The local haven for vegans, vegetarians, hippies and health nuts is back in business, although not yet with vegetables.

The Isla Vista Food Cooperative has almost fully recovered from a fire behind the building at 6575 Seville Road that occurred June 7. A cigarette butt carelessly discarded by a Co-op employee caused the fire. The flames that followed not only destroyed the shop’s entire inventory, but left much of its physical interior severely damaged. David Montano, the store’s general manager, said the fire left the shop in need of massive repair due to smoke damage.

“The entire physical inventory was replaced,” he said. “The produce area was completely gutted, and display cases, shelving and a computer with water damage were all replaced.”

New floors and a paint job are also on the list of repairs.

Rob English, a Co-op employee and Santa Barbara City College student, said the store has not yet fully replenished its produce section.

“We are still waiting for the produce cooler to be installed. The health and body section isn’t fully stocked yet either because we don’t have the room for it. We need to wait until the coolers are installed and then stock the section around it,” he said. “I would estimate [the produce coolers] will be installed within the next month or month and a half, but that’s just a guess.”
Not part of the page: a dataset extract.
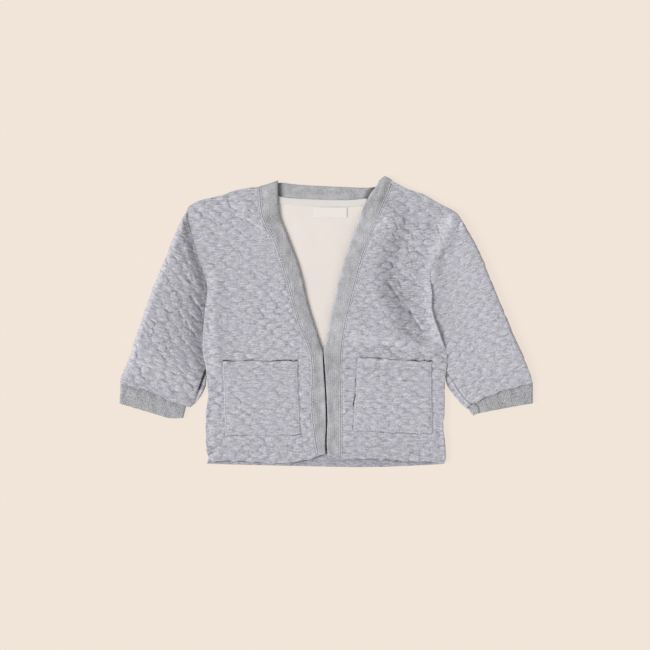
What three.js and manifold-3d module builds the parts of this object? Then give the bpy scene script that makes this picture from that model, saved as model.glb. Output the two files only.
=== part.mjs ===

Longtime Co-op customer and junior global studies major Amanda Barker said that she doesn’t think the fire has affected the Co-op’s quality of products and service.

“They still have all the great items they once had,” Barker said. “We’re really glad that it’s reopened because they sell foods you just can’t get at Albertson’s.”

The fire caused an estimated $400,000 worth of damage, which is covered by the shop’s insurance plan. The Co-op is currently looking for ways to prevent a similar accident in the future.

“We took a look at our current policy and added more specific language to our particular building,” Montano said.

The Co-op is making approximately 75 percent of the profits it made last year, which, according to Montano, is still a fairly stable profit margin.